Annealed strontium titanate (SrTiO3 or STO) single crystals exhibit persistent photoconductivity (PPC) at room temperature. Illumination with sub-gap light reduces the resistance by three orders of magnitude, which persists for weeks or longer. The defects responsible for this remarkable phenomenon have not been identified. In this work, we report on the importance of hydrogen and oxygen during the annealing process that is used to induce PPC. The results from IR spectroscopy and two-point resistance measurements indicate that water vapor at 1200 °C yields hydrogen and oxygen-vacancy populations that result in large PPC. Deuterium substitution experiments show evidence for a two-hydrogen center that forms after exposure to light. The results suggest that light causes substitutional hydrogen to leave the oxygen site, forming metastable O-H bonds. This process liberates electrons and causes PPC.
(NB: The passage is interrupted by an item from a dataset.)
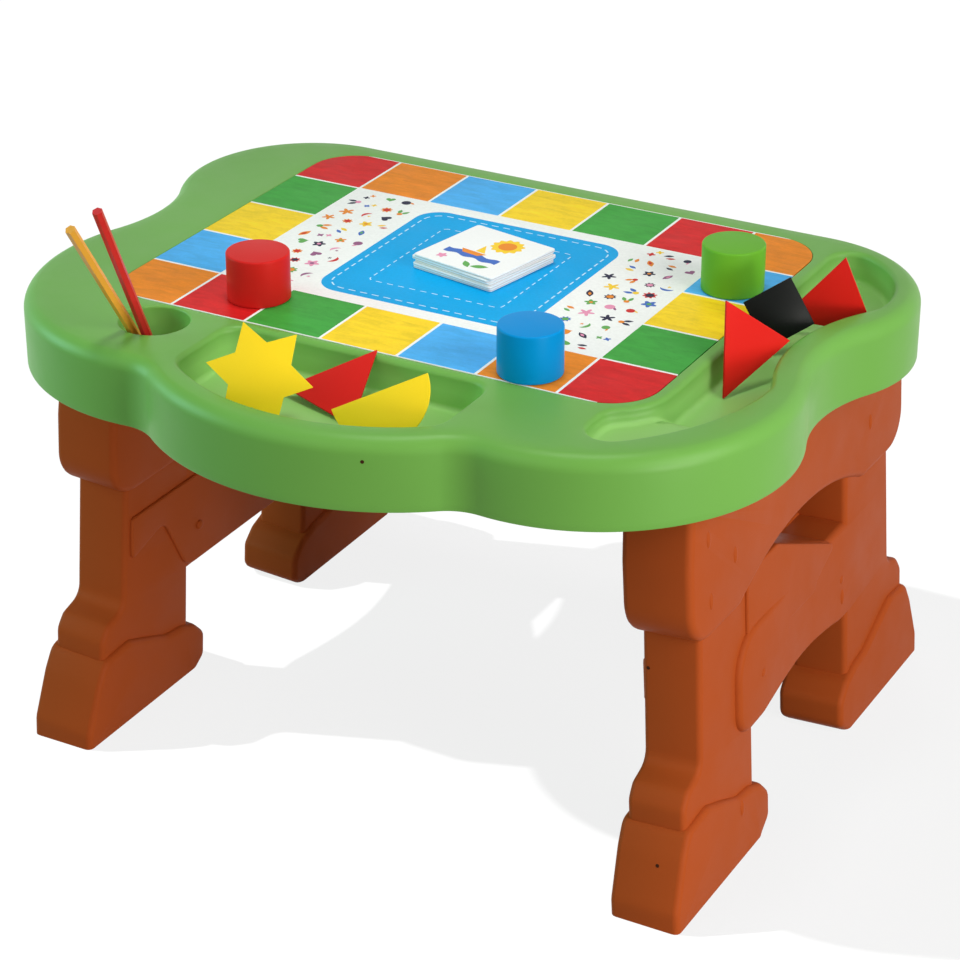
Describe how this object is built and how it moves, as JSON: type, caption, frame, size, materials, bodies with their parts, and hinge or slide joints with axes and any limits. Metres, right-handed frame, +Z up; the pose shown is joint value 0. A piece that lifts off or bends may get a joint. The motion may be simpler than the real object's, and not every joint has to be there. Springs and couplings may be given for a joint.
{
  "type": "children's activity table",
  "caption": "Low activity table with a moulded top, printed play board, tile trays, a pencil cup, two splayed trestle legs, loose tiles, picture cards, round blocks and pencils.",
  "frame": {"origin": "on the floor, below the middle of the tabletop's length, under the middle of the whole part", "axes": "+Z up, +X along the length towards the side trough, +Y towards the straight back edge"},
  "size_m": [0.6878, 0.61, 0.5339],
  "materials": {
    "green_plastic": "satin moulded plastic",
    "brown_plastic": "satin moulded plastic",
    "printed_board": "printed and clear coated",
    "red_block": "satin",
    "blue_block": "satin",
    "green_block": "satin",
    "yellow_lacquer": "lacquered wood",
    "red_lacquer": "lacquered wood",
    "lead": "matt coloured core",
    "yellow_tile": "glossy",
    "red_tile": "glossy",
    "black_tile": "glossy",
    "card_stock": "printed card"
  },
  "bodies": {
    "tabletop": {"tabletop": "green_plastic"},
    "play_board": {"play_board": "printed_board"},
    "left_leg": {"left_leg": "brown_plastic"},
    "right_leg": {"right_leg": "brown_plastic"},
    "red_cylinder": {"red_cylinder": "red_block"},
    "blue_cylinder": {"blue_cylinder": "blue_block"},
    "green_cylinder": {"green_cylinder": "green_block"},
    "yellow_pencil": {"yellow_pencil": "yellow_lacquer", "yellow_pencil_lead": "lead"},
    "red_pencil": {"red_pencil": "red_lacquer", "red_pencil_lead": "lead"},
    "yellow_star": {"yellow_star": "yellow_tile"},
    "red_triangle_front": {"red_triangle_front": "red_tile"},
    "yellow_half_disc": {"yellow_half_disc": "yellow_tile"},
    "red_triangle_tall": {"red_triangle_tall": "red_tile"},
    "black_square": {"black_square": "black_tile"},
    "red_triangle_back": {"red_triangle_back": "red_tile"},
    "card_1": {"card_1": "card_stock"},
    "card_2": {"card_2": "card_stock"},
    "card_3": {"card_3": "card_stock"},
    "card_4": {"card_4": "card_stock"},
    "card_5": {"card_5": "card_stock"}
  },
  "joints": [
    {"name": "board_lift", "type": "slide", "parent": "tabletop", "child": "play_board", "axis": [0, 0, 1], "range_m": [0, 0.05]},
    {"name": "left_leg_pull", "type": "slide", "parent": "tabletop", "child": "left_leg", "axis": [-0.0598, 0, -0.9982], "range_m": [0, 0.06]},
    {"name": "right_leg_pull", "type": "slide", "parent": "tabletop", "child": "right_leg", "axis": [0.0598, 0, -0.9982], "range_m": [0, 0.06]},
    {"name": "red_cylinder_lift", "type": "slide", "parent": "play_board", "child": "red_cylinder", "axis": [0, 0, 1], "range_m": [0, 0.1]},
    {"name": "blue_cylinder_lift", "type": "slide", "parent": "play_board", "child": "blue_cylinder", "axis": [0, 0, 1], "range_m": [0, 0.1]},
    {"name": "green_cylinder_lift", "type": "slide", "parent": "play_board", "child": "green_cylinder", "axis": [0, 0, 1], "range_m": [0, 0.1]},
    {"name": "yellow_pencil_draw", "type": "slide", "parent": "tabletop", "child": "yellow_pencil", "axis": [-0.023, -0.5279, 0.849], "range_m": [0, 0.07]},
    {"name": "red_pencil_draw", "type": "slide", "parent": "tabletop", "child": "red_pencil", "axis": [-0.0131, -0.3937, 0.9191], "range_m": [0, 0.07]},
    {"name": "yellow_star_lift", "type": "slide", "parent": "tabletop", "child": "yellow_star", "axis": [0, 0, 1], "range_m": [0, 0.08]},
    {"name": "red_triangle_front_lift", "type": "slide", "parent": "tabletop", "child": "red_triangle_front", "axis": [0, 0, 1], "range_m": [0, 0.08]},
    {"name": "yellow_half_disc_lift", "type": "slide", "parent": "tabletop", "child": "yellow_half_disc", "axis": [0, 0, 1], "range_m": [0, 0.08]},
    {"name": "red_triangle_tall_lift", "type": "slide", "parent": "tabletop", "child": "red_triangle_tall", "axis": [0, 0, 1], "range_m": [0, 0.08]},
    {"name": "black_square_lift", "type": "slide", "parent": "tabletop", "child": "black_square", "axis": [0, 0, 1], "range_m": [0, 0.08]},
    {"name": "red_triangle_back_lift", "type": "slide", "parent": "tabletop", "child": "red_triangle_back", "axis": [0, 0, 1], "range_m": [0, 0.08]},
    {"name": "card_1_lift", "type": "slide", "parent": "play_board", "child": "card_1", "axis": [0, 0, 1], "range_m": [0, 0.04]},
    {"name": "card_2_lift", "type": "slide", "parent": "card_1", "child": "card_2", "axis": [0, 0, 1], "range_m": [0, 0.04]},
    {"name": "card_3_lift", "type": "slide", "parent": "card_2", "child": "card_3", "axis": [0, 0, 1], "range_m": [0, 0.04]},
    {"name": "card_4_lift", "type": "slide", "parent": "card_3", "child": "card_4", "axis": [0, 0, 1], "range_m": [0, 0.04]},
    {"name": "card_5_lift", "type": "slide", "parent": "card_4", "child": "card_5", "axis": [0, 0, 1], "range_m": [0, 0.04]}
  ]
}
Strontium titanate (SrTiO3 or STO) is a transparent conducting oxide material with an indirect bandgap of 3.2 eV.1 STO has been utilized for a wide variety of applications, from high temperature oxygen sensors2 to a photo-catalyst used to hydrolyze water.3 This material has the perovskite structure and can be used as a substrate for thin films, some of which display a highly conducting layer at the interface.4 

Specific annealing treatments can induce persistent photoconductivity (PPC), where samples go from insulating to conductive upon exposure to light of energy 2.9 eV or higher.5 The conductivity change is three orders of magnitude, occurs at room temperature, and is stable on the order of weeks or longer. This makes STO unique since large PPC in single crystals is normally observed only at low temperatures.6 The dramatic increase in conductivity can be observed by electrical measurements as well as the increase in free carrier absorption in the infrared (IR) region of the spectrum.7 Additionally, conductive paths can be drawn with light on a resistive sample,8 opening up photo-lithographic applications.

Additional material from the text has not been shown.